“Ölmez ağacın hikâyesini bilir misin?” diye yazmış gazeteci Emin Mengüarslan. 10 gündür Ege Bölgesini kasıp kavuran yangınla ilgili gördüğünüz fotoğraflarının çoğunluğu Emin’e ait. Anadolu Ajansı muhabiri Emin’i çeyrek asırdır tanırım. Böyle olayları ancak fotoğraflar anlatır, sözcükler duygu katar.

Ateşin içinden gelen bir gazetecinin duygularıyla girdim ve sözü Emin kardeşime bırakıyorum:
“Yeryüzünde hiçbir ağacın omuzlarına bu kadar sıfat ve sorumluluk yüklenmemiştir.

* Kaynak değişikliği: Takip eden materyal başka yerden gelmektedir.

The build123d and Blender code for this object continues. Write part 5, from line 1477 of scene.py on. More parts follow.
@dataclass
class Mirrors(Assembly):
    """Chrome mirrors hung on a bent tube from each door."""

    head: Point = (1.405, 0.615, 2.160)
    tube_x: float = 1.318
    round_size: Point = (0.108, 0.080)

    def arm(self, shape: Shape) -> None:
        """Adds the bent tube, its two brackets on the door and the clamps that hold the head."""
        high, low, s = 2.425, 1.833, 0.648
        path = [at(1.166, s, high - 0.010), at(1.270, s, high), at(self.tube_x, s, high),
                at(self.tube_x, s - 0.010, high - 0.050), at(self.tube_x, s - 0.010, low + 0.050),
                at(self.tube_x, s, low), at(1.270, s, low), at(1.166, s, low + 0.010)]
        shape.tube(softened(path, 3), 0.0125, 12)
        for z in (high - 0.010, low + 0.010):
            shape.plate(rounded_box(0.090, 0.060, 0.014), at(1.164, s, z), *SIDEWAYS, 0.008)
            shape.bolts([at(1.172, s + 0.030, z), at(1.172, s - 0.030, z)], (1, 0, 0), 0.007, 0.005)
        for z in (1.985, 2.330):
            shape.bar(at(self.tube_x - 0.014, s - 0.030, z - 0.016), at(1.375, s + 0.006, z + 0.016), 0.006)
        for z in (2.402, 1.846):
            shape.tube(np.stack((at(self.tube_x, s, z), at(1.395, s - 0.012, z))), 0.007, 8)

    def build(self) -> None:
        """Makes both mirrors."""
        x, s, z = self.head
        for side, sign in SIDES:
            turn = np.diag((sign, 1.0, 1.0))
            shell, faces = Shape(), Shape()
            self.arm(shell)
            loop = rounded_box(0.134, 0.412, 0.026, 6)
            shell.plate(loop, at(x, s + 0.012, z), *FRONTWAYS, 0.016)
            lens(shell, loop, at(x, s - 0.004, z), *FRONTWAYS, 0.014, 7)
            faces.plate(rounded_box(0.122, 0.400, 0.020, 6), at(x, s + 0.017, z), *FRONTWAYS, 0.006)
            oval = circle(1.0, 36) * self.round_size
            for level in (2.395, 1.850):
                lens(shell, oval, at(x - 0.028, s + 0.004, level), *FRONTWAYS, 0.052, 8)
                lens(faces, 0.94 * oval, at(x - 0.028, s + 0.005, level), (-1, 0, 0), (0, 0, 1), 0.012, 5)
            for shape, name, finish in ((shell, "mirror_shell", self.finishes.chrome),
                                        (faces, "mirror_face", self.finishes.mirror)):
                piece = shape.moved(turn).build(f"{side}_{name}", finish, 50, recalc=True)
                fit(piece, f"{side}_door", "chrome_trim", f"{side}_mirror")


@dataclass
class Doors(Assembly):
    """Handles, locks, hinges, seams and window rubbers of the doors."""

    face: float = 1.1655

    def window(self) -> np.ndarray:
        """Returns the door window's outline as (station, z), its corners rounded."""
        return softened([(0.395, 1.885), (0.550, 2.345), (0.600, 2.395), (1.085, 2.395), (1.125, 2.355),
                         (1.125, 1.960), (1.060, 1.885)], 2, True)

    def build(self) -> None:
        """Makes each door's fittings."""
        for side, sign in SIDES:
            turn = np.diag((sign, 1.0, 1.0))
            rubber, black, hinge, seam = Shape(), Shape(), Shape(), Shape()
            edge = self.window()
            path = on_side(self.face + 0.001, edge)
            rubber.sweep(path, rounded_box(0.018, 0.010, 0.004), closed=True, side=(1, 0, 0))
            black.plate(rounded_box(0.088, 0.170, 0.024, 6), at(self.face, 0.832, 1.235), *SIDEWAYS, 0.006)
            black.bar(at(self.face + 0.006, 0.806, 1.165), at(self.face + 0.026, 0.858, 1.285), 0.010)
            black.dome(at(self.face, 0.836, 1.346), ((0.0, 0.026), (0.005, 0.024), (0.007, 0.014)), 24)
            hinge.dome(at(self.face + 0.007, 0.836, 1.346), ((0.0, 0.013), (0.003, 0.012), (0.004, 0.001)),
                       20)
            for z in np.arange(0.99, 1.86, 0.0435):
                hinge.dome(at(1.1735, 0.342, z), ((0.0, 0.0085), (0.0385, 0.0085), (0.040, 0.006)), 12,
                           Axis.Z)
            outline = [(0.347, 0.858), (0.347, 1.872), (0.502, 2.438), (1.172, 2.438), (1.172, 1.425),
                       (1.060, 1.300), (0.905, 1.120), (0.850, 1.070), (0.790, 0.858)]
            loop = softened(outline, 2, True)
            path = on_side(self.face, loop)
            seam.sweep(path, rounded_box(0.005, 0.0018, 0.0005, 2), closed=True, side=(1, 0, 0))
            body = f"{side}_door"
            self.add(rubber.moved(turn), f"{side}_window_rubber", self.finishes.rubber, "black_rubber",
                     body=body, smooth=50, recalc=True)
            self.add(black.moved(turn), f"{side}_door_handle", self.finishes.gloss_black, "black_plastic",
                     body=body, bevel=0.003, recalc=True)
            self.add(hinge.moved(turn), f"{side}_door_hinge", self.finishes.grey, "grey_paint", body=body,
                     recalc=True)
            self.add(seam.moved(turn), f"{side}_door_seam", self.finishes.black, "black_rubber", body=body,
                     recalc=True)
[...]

Dünya üzerinde en uzun yaşayan ağaçların başında gelen, bu nedenle de Anadolu’da ‘ölmez ağaç’ denilen efsanelerde adı hayat ağacı diye geçen zeytin ağaçları…
Yıllarca mitolojide hikâyesini okuduğumuz dalları barışı simgeleyen bu ağaçların ağlamasına tanıklık ettik dün gece. Yıllardır yangın fotoğrafı çekiyorum; son 10 gündür yaşadıklarımız gözlerimizi kapatınca gördüklerimizi unutmamız için neler yapmamız gerektiğini şuan için bilmiyorum.”

DAHA NE OLSUN İSTERSİNİZ?

Yangın yerine dönmüş ülke toprakları üzerinde bir savaş havası var. Şehirlerde ya da yangından uzaklarda oturanlar bilsin diye yazıyorum. Ağaçlar ve içindeki binlerce canlı yandı. Toprak yandı. Bunun ne demek olduğunu bilir misiniz?
Yüksek ısıda yanan toprakların organik yapısı bozuluyor. Toprak solunumu ve mikroorganizma faaliyeti yüzey katmanlarda niteliğini kaybediyor. Azot içeriği, katyon değişim kapasitesi gibi pek çok olumsuz değişimler oluyor.
Son bir haftada 625 (şu satırları yazarken) yangın çıktı. Tarım ve Orman Bakanı İbrahim Yumaklı, tek şey diyebiliyor, “lütfen dışarıda ateş yakmayın!”
Vatandaş da “emredersiniz sayın Bakanım” diyecek ve yakmayacak, öyle mi?
Bakan Yumaklı, bu yılın 6 ayında 3 bin 44 yangın çıktığını da söyledi.
Bakınız, yangına müdahale eden ekiplerin canını dişine takarak çalışmasına… Bir işçi şehit oldu, bir şoför entübe edildi. Ödemiş’te yatalak bir hasta yanarak can verdi.
Hala ateş yakmayın komutuyla önlem alabilir miyiz?
İzmir’i kuşatan yeşil örtü bir haftadır yanıyor. Yanacak bitki örtüsü kalmadığı için alevler durdu, “kontrol altına alındı” diye garip bir sevinç yaşanıyor.

80 MİLYONUN HAKKI VAR!

Belki sosyal medyada paylaşılan bir videoyu görmüşsünüzdür. Alevlerin arasında kalan arazözün içinden çıkması istenen bir yangın söndürme işçisi, “bırakmam, 80 milyonun hakkı var bu araçta” diyor. “Senin canından daha mı kıymetli arkadaş bir arazöz?” diye sorsak… Yok sormayalım. Utanması gerekenlere ayıp olur (!)
Aynı şeyleri söylemek fayda sağlamıyorsa; ya söylemi değiştirmek ya da başka bir şey yapmak gerekiyor. Yoksa böğrümüzde hançer, yüreğimizde büyük bir acı, alnımızda kara bir leke kalacak.
Zira yanan sadece ağaç, toprak, börtü böcek değil; geleceğimiz yandı.
“Ölmez ağaç” dediğimiz zeytini öldüremedik, yaktık!
Toprakları canları pahasına vermedi atalarımız, yaktık!
Yarın üzerinde tarım yapacak toprak kalmayacak.
Hep felaketin ardından, “bu son olsun” deriz ya; bizimle aynı yangın riski taşıyan Akdeniz çanağındaki ülkelerin havadan müdahale kapasitesine baktıktan sonra son olmayacağını da idrak edebiliriz.
Her ağaçta, toprağın her karışında 80 milyonun hakkını unutmadan; bu gerçekten son olsun!